Newflash: you don't have to be a RWNJ to be against public sector unions that rip off the taxpayers like the cop and teacher ones do ... at least not on Long Island! So the policies admired by the people who like to scream "RWNJ" are actually driving non-RWNJs further away from your overpriced public sector ideals.
Dude, I know, but we're talking about unions in general here, not just when applied to LI public sector unions. As someone pointed out, public sector pensions are a constitutional issue and wouldn't be affected by a right-to-work law. Plus, there are other huge problems like the 200+ separate districts, each with their own full staff of well-paid administrators.
As an aside, in following the Michigan situation, it appears that the dumbazz state legislature forgot that public sector unions are govered by a specially appointed panel, not the legislature, so this right-to-work law may not affect them at all. :golfclap:
This is true to an extent, but unions are not why the jobs left. Globalization made it possible to manufacture while paying workers overseas pennies with no benefits. American workers can't compete with that, unions or not. Either we put laws in place to protect them, or accept that those jobs aren't coming back. No company would bring them back until it is profitable to do so, or they are forced by law.

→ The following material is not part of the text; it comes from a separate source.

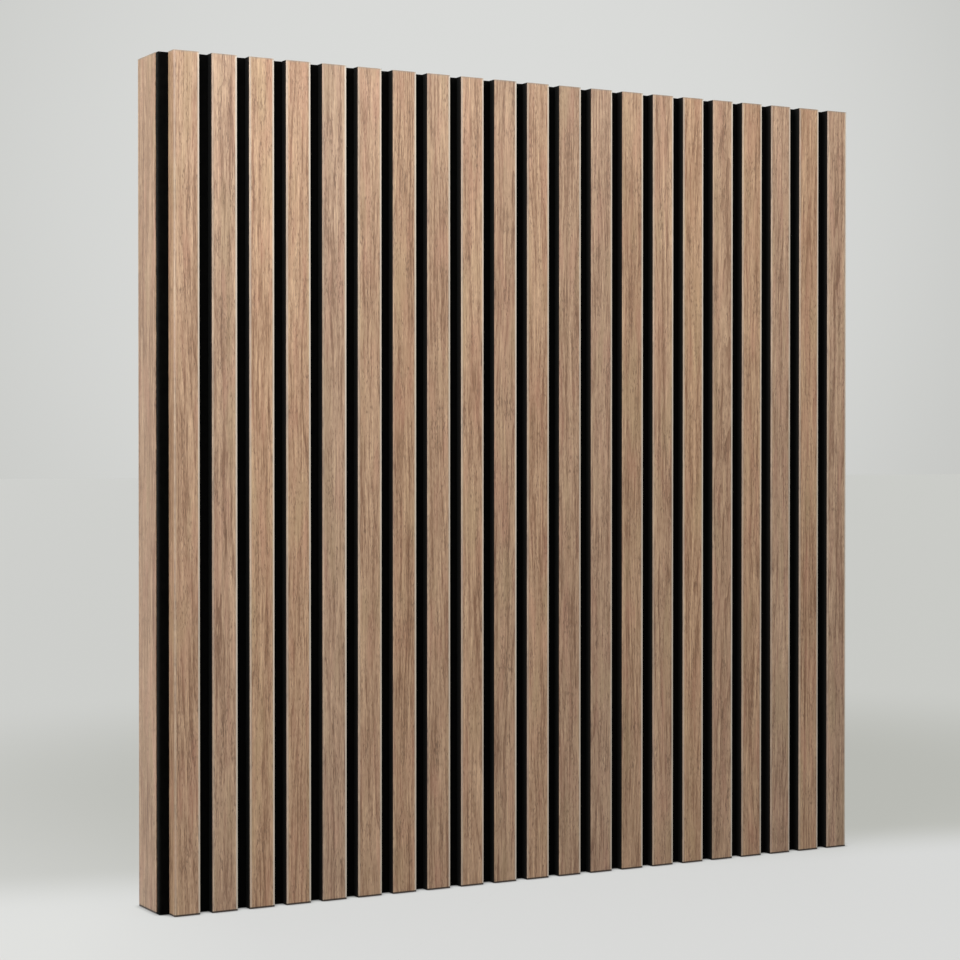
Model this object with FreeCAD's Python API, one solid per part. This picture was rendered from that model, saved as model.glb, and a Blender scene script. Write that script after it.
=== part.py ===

Somehow Germany remains an industrial powerhouse despite unionization, high wages and benefits for workers. Maybe we could learn something from them. Oh, sorry, 'Merica is always right.
Actually some of those jobs are coming back as wages grow overseas.
German business and their unions don't have the same adverserial relationship that we do here in the states.
The essential principle behind right-to-work legislation should not get lost in the shuffle: No one should be forced to join a union against his or her will. It is antithetical to a free people to have the state invest unions with the power to collude on labor costs and take union dues against employees’ will. Liberals are in favor of forcing employees to join a union; conservatives are in favor of allowing employees to choose not to and to protect employees’ property rights against compulsory dues deduction.
Back in HS I got a job in a supermarket for the summer. Despite it being a fill in job while the regular clerk was away, I was given no choice but to join the union. Made minimum wage for 16-20 hours a week, yet the union still had to wet it's beak.
Back in HS I got a job in a supermarket for the summer. Despite it being a fill in job while the regular clerk was away, I was given no choice but to join the union. Made minimum wage for 16-20 hours a week, yet the union still had to wet it's beak.
Ugh same here. That was a one-summer job. Moved onto waitressing after that - more suitable for someone who doesn't need to be hand-held anyway!
The only unions doing well on LI are the public service unions, the logic that our unions elevate the middle class borders on the absurd. Maybe that is the case in some states, but seems like it's quite the opposite effect, trickle down has not worked very well.
The bill in Michigan didn't remove bargaining power, just the requirement to join a union. Why should someone who doesn't want to be a member of a union be forced to join.
Go try and sell that crap to a union construction worker who is making far more, is subject to higher safety standards, and will have a pension when he retires in his mid-50s while the non union guy is still busting his ass for lower wages with no pension.
Oh the horror, BeeHave. You had the freedom to work someplace else if you didn't want to pay the dues.